* **Job**
Repeat the listing in full, exactly as it stands.

* **Source material**
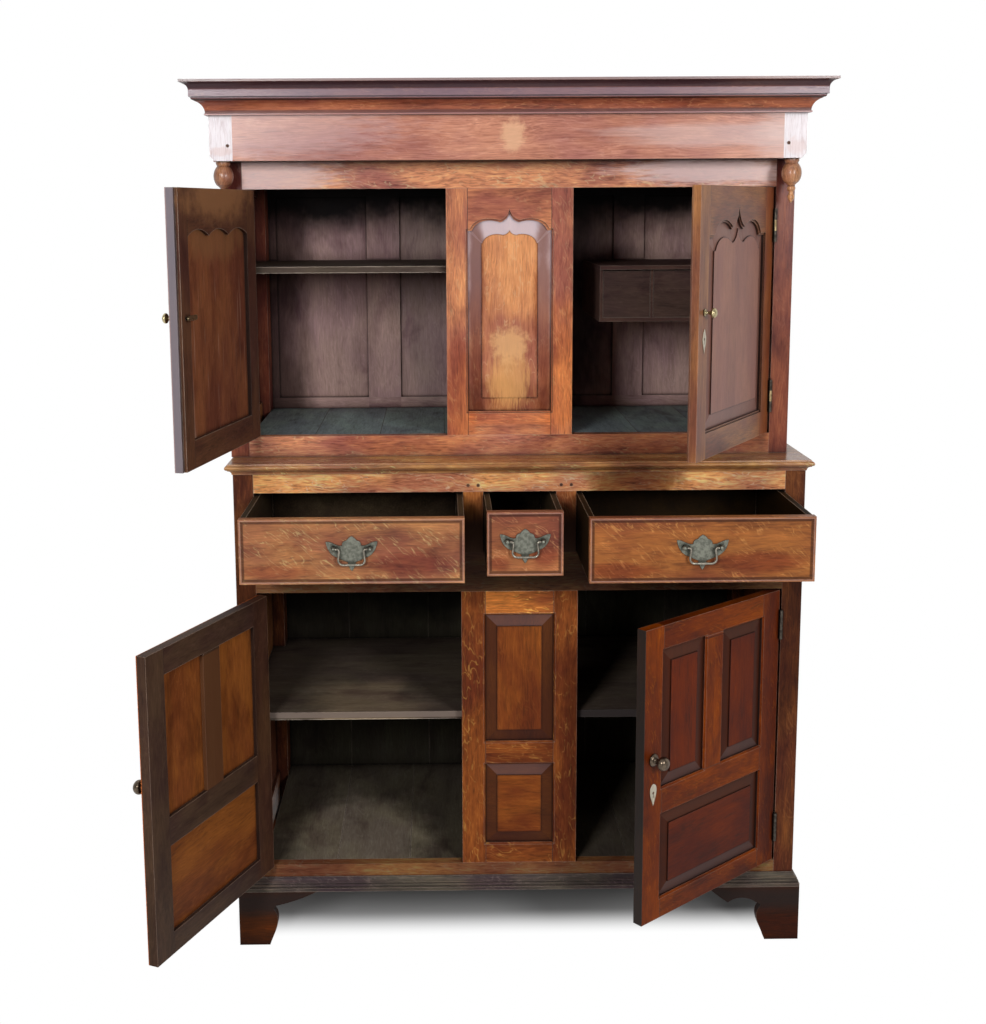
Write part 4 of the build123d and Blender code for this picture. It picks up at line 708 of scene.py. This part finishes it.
finish_of("cornice_moulding", oak(
    "cornice oak", tinted(cornice_tones, 1.7, 1.45, 1.55), rails(()),
    flecks=0.4, slant=0.1, stain=0.5, grime_and_shade=0.9, rubbed=0.5, edge_wear_and_light_colour=(0.3, 0.2, 0.2),
    gloss=0.2, shine=0.3,
    layers=[
        # Bands along the profile: the pale ones are painted sheen on the fillets and fasciae, the dark ones
        # painted shade in the grooves and the hollow.
        banded(1.859, 1.8635, (0.42, 0.24, 0.24), 0.7, 0.001),
        banded(1.864, 1.87, (0.11, 0.045, 0.045), 0.8, 0.002),
        banded(1.8885, 1.8925, (0.03, 0.01, 0.009), 0.9, 0.001),
        banded(1.893, 1.911, (0.25, 0.19, 0.235), 0.75, 0.002),
        banded(1.8945, 1.897, (0.11, 0.08, 0.09), 0.8, 0.001),
        banded(1.911, 1.9245, (0.04, 0.022, 0.03), 0.9, 0.002),
        banded(1.925, 1.94, (0.36, 0.29, 0.29), 0.8, 0.001),
    ],
))
turned_tones = ((0.13, 0.055, 0.033), (0.4, 0.17, 0.088), (0.66, 0.31, 0.17), (0.88, 0.48, 0.26))
finish_of("pendants", oak(
    "turned oak", tinted(turned_tones, 1.34, 1.44, 1.53), posts,
    flecks=0.1, rubbed=0.2, gloss=0.2, shine=0.5,
))
peg_tones = ((0.044, 0.022, 0.015), (0.11, 0.048, 0.033), (0.18, 0.077, 0.048), (0.22, 0.11, 0.066))
finish_of("frame_pegs", oak(
    "peg oak", peg_tones, posts, flecks=0.0, rubbed=0.2,
))


# ---- Doors ---------------------------------------------------------------------------
# Framed doors with fielded panels. The inner faces never saw wax: they are browner,
# matter, and scratched. Each door's grain follows its frame, as when it is shut.
class Door:
    """An open door: its pin, the degrees that turn it shut, and the middle of its width."""
    def __init__(self, name, half_width):
        hinge = next(joint for joint in frame["joints"] if joint["child"] == name)
        self.pin = (*hinge["pos_m"][:2], 0.0)
        self.degrees = hinge["range_deg"][0] * hinge["axis"][2]
        self.middle = self.pin[0] - math.copysign(half_width, self.pin[0])


def as_shut(tree, place, door):
    """Where a point of the door is with the door shut."""
    return put(tree, "VectorRotate", {
        "Vector": place, "Center": door.pin, "Axis": (0, 0, 1), "Angle": math.radians(door.degrees),
    }, rotation_type="AXIS_ANGLE").outputs[0]


def door_frame(door, half, limits, muntin=None):
    """Stiles upright, rails lying, and the muntin upright between two levels."""
    def boards(tree, place):
        shut = as_shut(tree, place, door)
        x, y, z = parts_of(tree, shut)
        off = work_out(tree, "ABSOLUTE", work_out(tree, "SUBTRACT", x, door.middle))
        upright = beyond(tree, off, half)
        seam = seam_at(tree, off, half)
        if muntin:
            on_muntin = work_out(tree, "LESS_THAN", off, muntin_half)
            stands = work_out(tree, "MULTIPLY", on_muntin, within(tree, z, *muntin))
            upright = work_out(tree, "ADD", upright, stands, True)
            for level in muntin:
                end = work_out(tree, "MULTIPLY", seam_at(tree, z, level), on_muntin)
                seam = work_out(tree, "ADD", seam, end, True)
        seed = frame_seeds(tree, upright, x, z, door.middle, limits)
        board = either(tree, upright, grain(tree, shut, LYING), grain(tree, shut, UPRIGHT))
        return board, seed, work_out(tree, "MULTIPLY", seam, 0.8)
    return boards


def outer_face(back, tint):
    """Another shade for the waxed face of a door, as far back as given."""
    return painted((-1, -1, 0), (1, back, 2), tint, 1.0, 0.001, "MULTIPLY")


def door_board(door):
    """One upright board in an upper door."""
    def boards(tree, place):
        return grain(tree, as_shut(tree, place, door), UPRIGHT), 3.3, 0.0
    return boards


def door_panels(door, limit):
    """Panels: upright above the limit, lying under it; another board left and right."""
    def boards(tree, place):
        shut = as_shut(tree, place, door)
        x, y, z = parts_of(tree, shut)
        upper = beyond(tree, z, limit)
        right_one = work_out(tree, "MULTIPLY", upper, beyond(tree, x, door.middle))
        seed = work_out(tree, "ADD", work_out(tree, "MULTIPLY", upper, 3.3),
                        work_out(tree, "MULTIPLY", right_one, 1.7))
        return either(tree, upper, grain(tree, shut, LYING), grain(tree, shut, UPRIGHT)), seed, 0.0
    return boards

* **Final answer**
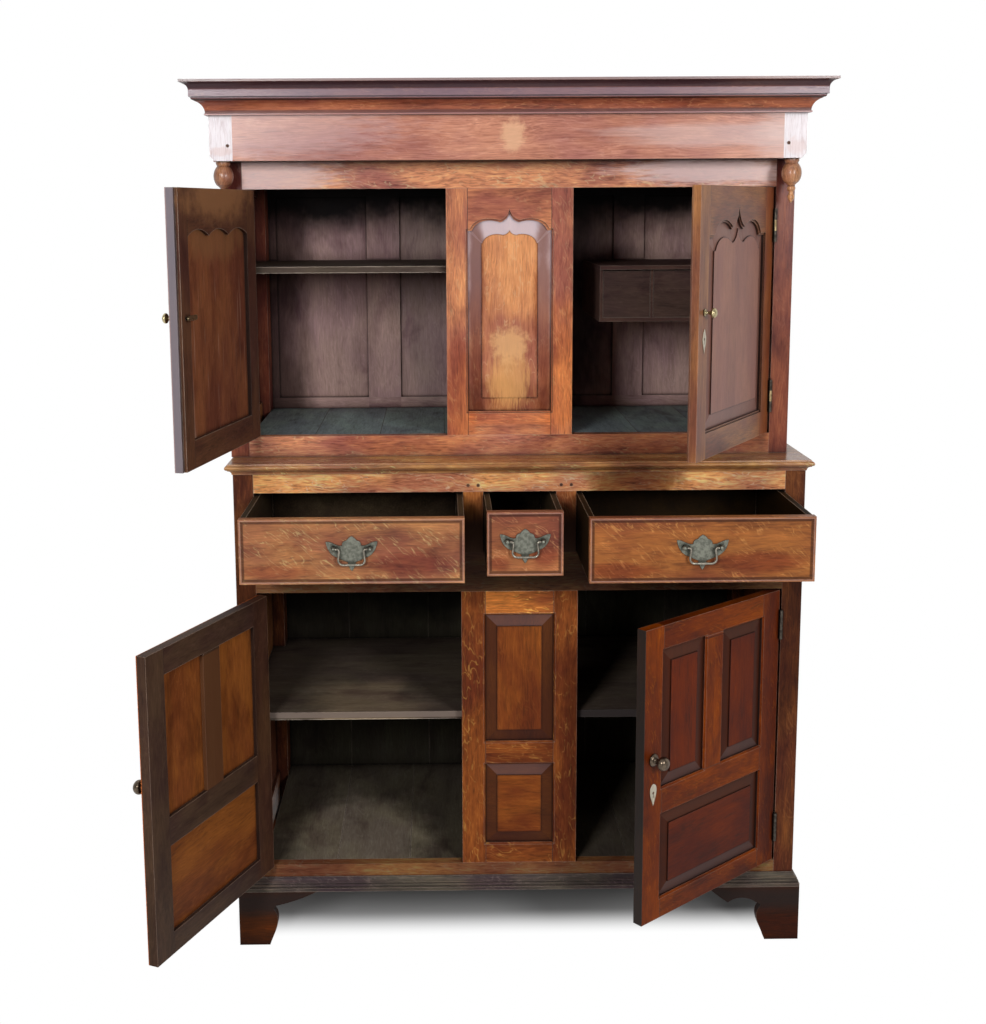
Write part 4 of the build123d and Blender code for this picture. It picks up at line 708 of scene.py. This part finishes it.
finish_of("cornice_moulding", oak(
    "cornice oak", tinted(cornice_tones, 1.7, 1.45, 1.55), rails(()),
    flecks=0.4, slant=0.1, stain=0.5, grime_and_shade=0.9, rubbed=0.5, edge_wear_and_light_colour=(0.3, 0.2, 0.2),
    gloss=0.2, shine=0.3,
    layers=[
        # Bands along the profile: the pale ones are painted sheen on the fillets and fasciae, the dark ones
        # painted shade in the grooves and the hollow.
        banded(1.859, 1.8635, (0.42, 0.24, 0.24), 0.7, 0.001),
        banded(1.864, 1.87, (0.11, 0.045, 0.045), 0.8, 0.002),
        banded(1.8885, 1.8925, (0.03, 0.01, 0.009), 0.9, 0.001),
        banded(1.893, 1.911, (0.25, 0.19, 0.235), 0.75, 0.002),
        banded(1.8945, 1.897, (0.11, 0.08, 0.09), 0.8, 0.001),
        banded(1.911, 1.9245, (0.04, 0.022, 0.03), 0.9, 0.002),
        banded(1.925, 1.94, (0.36, 0.29, 0.29), 0.8, 0.001),
    ],
))
turned_tones = ((0.13, 0.055, 0.033), (0.4, 0.17, 0.088), (0.66, 0.31, 0.17), (0.88, 0.48, 0.26))
finish_of("pendants", oak(
    "turned oak", tinted(turned_tones, 1.34, 1.44, 1.53), posts,
    flecks=0.1, rubbed=0.2, gloss=0.2, shine=0.5,
))
peg_tones = ((0.044, 0.022, 0.015), (0.11, 0.048, 0.033), (0.18, 0.077, 0.048), (0.22, 0.11, 0.066))
finish_of("frame_pegs", oak(
    "peg oak", peg_tones, posts, flecks=0.0, rubbed=0.2,
))


# ---- Doors ---------------------------------------------------------------------------
# Framed doors with fielded panels. The inner faces never saw wax: they are browner,
# matter, and scratched. Each door's grain follows its frame, as when it is shut.
class Door:
    """An open door: its pin, the degrees that turn it shut, and the middle of its width."""
    def __init__(self, name, half_width):
        hinge = next(joint for joint in frame["joints"] if joint["child"] == name)
        self.pin = (*hinge["pos_m"][:2], 0.0)
        self.degrees = hinge["range_deg"][0] * hinge["axis"][2]
        self.middle = self.pin[0] - math.copysign(half_width, self.pin[0])


def as_shut(tree, place, door):
    """Where a point of the door is with the door shut."""
    return put(tree, "VectorRotate", {
        "Vector": place, "Center": door.pin, "Axis": (0, 0, 1), "Angle": math.radians(door.degrees),
    }, rotation_type="AXIS_ANGLE").outputs[0]


def door_frame(door, half, limits, muntin=None):
    """Stiles upright, rails lying, and the muntin upright between two levels."""
    def boards(tree, place):
        shut = as_shut(tree, place, door)
        x, y, z = parts_of(tree, shut)
        off = work_out(tree, "ABSOLUTE", work_out(tree, "SUBTRACT", x, door.middle))
        upright = beyond(tree, off, half)
        seam = seam_at(tree, off, half)
        if muntin:
            on_muntin = work_out(tree, "LESS_THAN", off, muntin_half)
            stands = work_out(tree, "MULTIPLY", on_muntin, within(tree, z, *muntin))
            upright = work_out(tree, "ADD", upright, stands, True)
            for level in muntin:
                end = work_out(tree, "MULTIPLY", seam_at(tree, z, level), on_muntin)
                seam = work_out(tree, "ADD", seam, end, True)
        seed = frame_seeds(tree, upright, x, z, door.middle, limits)
        board = either(tree, upright, grain(tree, shut, LYING), grain(tree, shut, UPRIGHT))
        return board, seed, work_out(tree, "MULTIPLY", seam, 0.8)
    return boards


def outer_face(back, tint):
    """Another shade for the waxed face of a door, as far back as given."""
    return painted((-1, -1, 0), (1, back, 2), tint, 1.0, 0.001, "MULTIPLY")


def door_board(door):
    """One upright board in an upper door."""
    def boards(tree, place):
        return grain(tree, as_shut(tree, place, door), UPRIGHT), 3.3, 0.0
    return boards


def door_panels(door, limit):
    """Panels: upright above the limit, lying under it; another board left and right."""
    def boards(tree, place):
        shut = as_shut(tree, place, door)
        x, y, z = parts_of(tree, shut)
        upper = beyond(tree, z, limit)
        right_one = work_out(tree, "MULTIPLY", upper, beyond(tree, x, door.middle))
        seed = work_out(tree, "ADD", work_out(tree, "MULTIPLY", upper, 3.3),
                        work_out(tree, "MULTIPLY", right_one, 1.7))
        return either(tree, upper, grain(tree, shut, LYING), grain(tree, shut, UPRIGHT)), seed, 0.0
    return boards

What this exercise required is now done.